Demikian pula, yang terdapat pada peristiwa peredaran matahari dan bulan serta benda-benda langit lainnya yang teratur, tanaman-tanaman di dalam bumi yang disirami air yang tumbuh besar, lalu mengeluarkan ranting-ranting yang dihiasi dengan dedaunan yang rindang dan memberikan berbagai buah-buahan dengan seribu rasa, subhanallah.
Begitulah, semuanya terus berlangsung dengan sangat teratur.. Tiada lain, hal itu semua menunjukkan wujud Allah Ta'ala semata. (Lihat burhan an-nidham dalam buletin Risalatuna nomor 3).

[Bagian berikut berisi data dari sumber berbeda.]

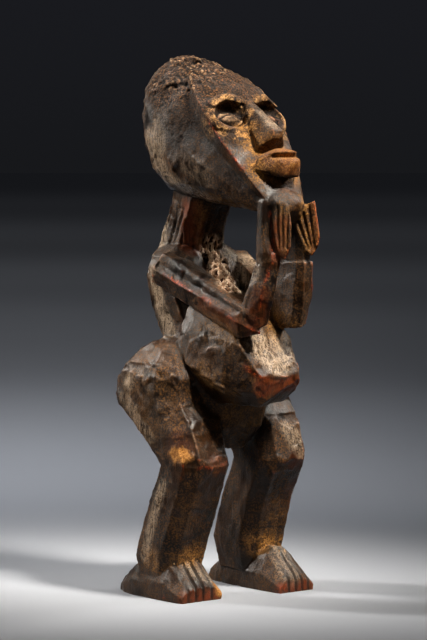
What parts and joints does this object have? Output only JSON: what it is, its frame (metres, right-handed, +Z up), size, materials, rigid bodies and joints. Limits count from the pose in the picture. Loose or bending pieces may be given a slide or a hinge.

Kedua, ayat-ayat tentang keunikan berbagai ragam binatang. Diantaranya ayat yang berkenaan dengan kehidupan lebah berikut ini,"Dan Tuhanmu telah mewahyukan kepada lebah, ‘Buatlah sarang-sarang di bukit-bukit, pada pohon-pohon dan tempat-tempat yang dibuat manusia. Kemudian makanlah dari berbagai buah-buahan, dan tempuhlah jalan Tuhanmu yang telah dimudahkan. (Lalu) dari perut lebah tersebut akan keluar minuman (madu) yang bermacam-macam warnanya. Padanya terdapat obat untuk manusia. Sesungguhnya, pada semua itu terdapat tanda-tanda bagi orang-orang yang berpikir." (QS. An-Nahl : 68-69)
Seekor lebah akan hinggap dari satu bunga kepada bunga yang lain, untuk menghisap cairan yang terkandung di dalamnya, lalu (darinya) dihasilkan madu yang lezat dan dapat dimanfaatkan sebagai penawar penyakit.